PROMPT >>
Every entry below must appear again, exactly as written.

== RAW DATA ==

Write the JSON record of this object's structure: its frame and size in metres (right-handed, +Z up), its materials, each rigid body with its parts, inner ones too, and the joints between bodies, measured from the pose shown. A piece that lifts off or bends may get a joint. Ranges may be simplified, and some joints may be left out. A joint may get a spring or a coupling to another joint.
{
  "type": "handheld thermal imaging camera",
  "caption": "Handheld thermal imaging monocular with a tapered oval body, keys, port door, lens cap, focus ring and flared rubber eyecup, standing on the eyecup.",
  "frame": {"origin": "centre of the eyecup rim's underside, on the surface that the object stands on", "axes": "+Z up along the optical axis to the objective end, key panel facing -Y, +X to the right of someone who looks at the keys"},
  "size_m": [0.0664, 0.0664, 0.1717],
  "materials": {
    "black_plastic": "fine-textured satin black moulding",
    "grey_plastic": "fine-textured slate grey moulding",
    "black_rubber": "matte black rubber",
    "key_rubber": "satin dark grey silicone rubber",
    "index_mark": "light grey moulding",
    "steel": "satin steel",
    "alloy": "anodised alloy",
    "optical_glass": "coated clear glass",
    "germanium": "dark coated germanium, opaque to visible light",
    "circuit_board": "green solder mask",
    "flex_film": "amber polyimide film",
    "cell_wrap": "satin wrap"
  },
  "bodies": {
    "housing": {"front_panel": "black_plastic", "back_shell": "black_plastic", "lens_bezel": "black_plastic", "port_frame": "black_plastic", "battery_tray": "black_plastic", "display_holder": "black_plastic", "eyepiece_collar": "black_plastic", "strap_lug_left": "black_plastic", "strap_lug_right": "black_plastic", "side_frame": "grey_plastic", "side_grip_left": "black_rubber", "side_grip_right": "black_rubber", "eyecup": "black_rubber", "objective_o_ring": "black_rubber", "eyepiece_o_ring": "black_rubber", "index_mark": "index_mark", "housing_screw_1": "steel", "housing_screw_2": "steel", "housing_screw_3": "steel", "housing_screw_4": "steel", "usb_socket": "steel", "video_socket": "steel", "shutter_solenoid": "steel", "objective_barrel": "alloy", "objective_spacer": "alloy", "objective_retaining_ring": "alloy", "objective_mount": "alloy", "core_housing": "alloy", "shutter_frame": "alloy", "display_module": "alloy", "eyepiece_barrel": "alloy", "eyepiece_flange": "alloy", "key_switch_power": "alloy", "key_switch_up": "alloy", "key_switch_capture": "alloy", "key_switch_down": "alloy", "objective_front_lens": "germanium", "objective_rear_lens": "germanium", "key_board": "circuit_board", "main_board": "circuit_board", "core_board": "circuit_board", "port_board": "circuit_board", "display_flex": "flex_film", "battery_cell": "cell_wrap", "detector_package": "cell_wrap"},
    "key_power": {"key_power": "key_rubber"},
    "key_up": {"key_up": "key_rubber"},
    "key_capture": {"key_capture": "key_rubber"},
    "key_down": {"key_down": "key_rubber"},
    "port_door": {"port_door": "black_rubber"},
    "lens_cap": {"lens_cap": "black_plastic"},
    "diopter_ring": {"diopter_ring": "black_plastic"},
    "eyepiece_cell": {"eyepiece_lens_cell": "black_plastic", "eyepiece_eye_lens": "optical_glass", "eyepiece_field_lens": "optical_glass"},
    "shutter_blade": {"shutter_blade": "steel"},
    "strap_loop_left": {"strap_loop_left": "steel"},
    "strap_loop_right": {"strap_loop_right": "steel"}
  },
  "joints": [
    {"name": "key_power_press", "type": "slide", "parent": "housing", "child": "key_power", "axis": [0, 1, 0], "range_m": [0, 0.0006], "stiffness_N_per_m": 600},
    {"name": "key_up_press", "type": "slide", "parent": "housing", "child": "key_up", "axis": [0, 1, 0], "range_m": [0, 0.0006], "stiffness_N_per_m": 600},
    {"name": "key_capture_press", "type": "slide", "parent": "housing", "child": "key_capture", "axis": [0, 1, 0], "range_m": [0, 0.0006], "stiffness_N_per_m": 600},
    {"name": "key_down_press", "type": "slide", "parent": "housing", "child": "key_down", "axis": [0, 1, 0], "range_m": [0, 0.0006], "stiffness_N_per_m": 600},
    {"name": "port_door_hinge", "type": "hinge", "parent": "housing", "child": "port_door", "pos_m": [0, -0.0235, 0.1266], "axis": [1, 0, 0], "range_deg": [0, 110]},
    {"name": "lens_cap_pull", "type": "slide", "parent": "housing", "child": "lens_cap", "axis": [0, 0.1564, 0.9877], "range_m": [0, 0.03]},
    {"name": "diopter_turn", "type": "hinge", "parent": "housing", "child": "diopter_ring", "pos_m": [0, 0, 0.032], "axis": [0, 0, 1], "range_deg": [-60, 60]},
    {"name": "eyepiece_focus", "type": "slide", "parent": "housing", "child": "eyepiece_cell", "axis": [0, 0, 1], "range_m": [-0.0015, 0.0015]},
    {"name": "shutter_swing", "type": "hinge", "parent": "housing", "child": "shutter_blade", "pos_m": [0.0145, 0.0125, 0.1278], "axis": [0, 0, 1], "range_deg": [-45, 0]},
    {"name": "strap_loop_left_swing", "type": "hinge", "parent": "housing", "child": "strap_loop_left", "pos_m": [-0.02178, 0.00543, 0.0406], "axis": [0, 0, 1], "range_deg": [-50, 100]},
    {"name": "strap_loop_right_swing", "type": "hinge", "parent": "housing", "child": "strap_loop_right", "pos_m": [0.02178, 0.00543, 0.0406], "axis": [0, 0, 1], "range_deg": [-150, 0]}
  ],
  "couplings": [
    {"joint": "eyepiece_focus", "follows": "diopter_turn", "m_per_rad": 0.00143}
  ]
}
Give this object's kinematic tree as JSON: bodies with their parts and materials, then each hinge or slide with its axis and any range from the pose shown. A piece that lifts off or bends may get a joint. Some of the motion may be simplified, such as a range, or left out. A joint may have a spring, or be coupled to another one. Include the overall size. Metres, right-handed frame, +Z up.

===

COMPLETED TASK >>
Write the JSON record of this object's structure: its frame and size in metres (right-handed, +Z up), its materials, each rigid body with its parts, inner ones too, and the joints between bodies, measured from the pose shown. A piece that lifts off or bends may get a joint. Ranges may be simplified, and some joints may be left out. A joint may get a spring or a coupling to another joint.
{
  "type": "handheld thermal imaging camera",
  "caption": "Handheld thermal imaging monocular with a tapered oval body, keys, port door, lens cap, focus ring and flared rubber eyecup, standing on the eyecup.",
  "frame": {"origin": "centre of the eyecup rim's underside, on the surface that the object stands on", "axes": "+Z up along the optical axis to the objective end, key panel facing -Y, +X to the right of someone who looks at the keys"},
  "size_m": [0.0664, 0.0664, 0.1717],
  "materials": {
    "black_plastic": "fine-textured satin black moulding",
    "grey_plastic": "fine-textured slate grey moulding",
    "black_rubber": "matte black rubber",
    "key_rubber": "satin dark grey silicone rubber",
    "index_mark": "light grey moulding",
    "steel": "satin steel",
    "alloy": "anodised alloy",
    "optical_glass": "coated clear glass",
    "germanium": "dark coated germanium, opaque to visible light",
    "circuit_board": "green solder mask",
    "flex_film": "amber polyimide film",
    "cell_wrap": "satin wrap"
  },
  "bodies": {
    "housing": {"front_panel": "black_plastic", "back_shell": "black_plastic", "lens_bezel": "black_plastic", "port_frame": "black_plastic", "battery_tray": "black_plastic", "display_holder": "black_plastic", "eyepiece_collar": "black_plastic", "strap_lug_left": "black_plastic", "strap_lug_right": "black_plastic", "side_frame": "grey_plastic", "side_grip_left": "black_rubber", "side_grip_right": "black_rubber", "eyecup": "black_rubber", "objective_o_ring": "black_rubber", "eyepiece_o_ring": "black_rubber", "index_mark": "index_mark", "housing_screw_1": "steel", "housing_screw_2": "steel", "housing_screw_3": "steel", "housing_screw_4": "steel", "usb_socket": "steel", "video_socket": "steel", "shutter_solenoid": "steel", "objective_barrel": "alloy", "objective_spacer": "alloy", "objective_retaining_ring": "alloy", "objective_mount": "alloy", "core_housing": "alloy", "shutter_frame": "alloy", "display_module": "alloy", "eyepiece_barrel": "alloy", "eyepiece_flange": "alloy", "key_switch_power": "alloy", "key_switch_up": "alloy", "key_switch_capture": "alloy", "key_switch_down": "alloy", "objective_front_lens": "germanium", "objective_rear_lens": "germanium", "key_board": "circuit_board", "main_board": "circuit_board", "core_board": "circuit_board", "port_board": "circuit_board", "display_flex": "flex_film", "battery_cell": "cell_wrap", "detector_package": "cell_wrap"},
    "key_power": {"key_power": "key_rubber"},
    "key_up": {"key_up": "key_rubber"},
    "key_capture": {"key_capture": "key_rubber"},
    "key_down": {"key_down": "key_rubber"},
    "port_door": {"port_door": "black_rubber"},
    "lens_cap": {"lens_cap": "black_plastic"},
    "diopter_ring": {"diopter_ring": "black_plastic"},
    "eyepiece_cell": {"eyepiece_lens_cell": "black_plastic", "eyepiece_eye_lens": "optical_glass", "eyepiece_field_lens": "optical_glass"},
    "shutter_blade": {"shutter_blade": "steel"},
    "strap_loop_left": {"strap_loop_left": "steel"},
    "strap_loop_right": {"strap_loop_right": "steel"}
  },
  "joints": [
    {"name": "key_power_press", "type": "slide", "parent": "housing", "child": "key_power", "axis": [0, 1, 0], "range_m": [0, 0.0006], "stiffness_N_per_m": 600},
    {"name": "key_up_press", "type": "slide", "parent": "housing", "child": "key_up", "axis": [0, 1, 0], "range_m": [0, 0.0006], "stiffness_N_per_m": 600},
    {"name": "key_capture_press", "type": "slide", "parent": "housing", "child": "key_capture", "axis": [0, 1, 0], "range_m": [0, 0.0006], "stiffness_N_per_m": 600},
    {"name": "key_down_press", "type": "slide", "parent": "housing", "child": "key_down", "axis": [0, 1, 0], "range_m": [0, 0.0006], "stiffness_N_per_m": 600},
    {"name": "port_door_hinge", "type": "hinge", "parent": "housing", "child": "port_door", "pos_m": [0, -0.0235, 0.1266], "axis": [1, 0, 0], "range_deg": [0, 110]},
    {"name": "lens_cap_pull", "type": "slide", "parent": "housing", "child": "lens_cap", "axis": [0, 0.1564, 0.9877], "range_m": [0, 0.03]},
    {"name": "diopter_turn", "type": "hinge", "parent": "housing", "child": "diopter_ring", "pos_m": [0, 0, 0.032], "axis": [0, 0, 1], "range_deg": [-60, 60]},
    {"name": "eyepiece_focus", "type": "slide", "parent": "housing", "child": "eyepiece_cell", "axis": [0, 0, 1], "range_m": [-0.0015, 0.0015]},
    {"name": "shutter_swing", "type": "hinge", "parent": "housing", "child": "shutter_blade", "pos_m": [0.0145, 0.0125, 0.1278], "axis": [0, 0, 1], "range_deg": [-45, 0]},
    {"name": "strap_loop_left_swing", "type": "hinge", "parent": "housing", "child": "strap_loop_left", "pos_m": [-0.02178, 0.00543, 0.0406], "axis": [0, 0, 1], "range_deg": [-50, 100]},
    {"name": "strap_loop_right_swing", "type": "hinge", "parent": "housing", "child": "strap_loop_right", "pos_m": [0.02178, 0.00543, 0.0406], "axis": [0, 0, 1], "range_deg": [-150, 0]}
  ],
  "couplings": [
    {"joint": "eyepiece_focus", "follows": "diopter_turn", "m_per_rad": 0.00143}
  ]
}
Give this object's kinematic tree as JSON: bodies with their parts and materials, then each hinge or slide with its axis and any range from the pose shown. A piece that lifts off or bends may get a joint. Some of the motion may be simplified, such as a range, or left out. A joint may have a spring, or be coupled to another one. Include the overall size. Metres, right-handed frame, +Z up.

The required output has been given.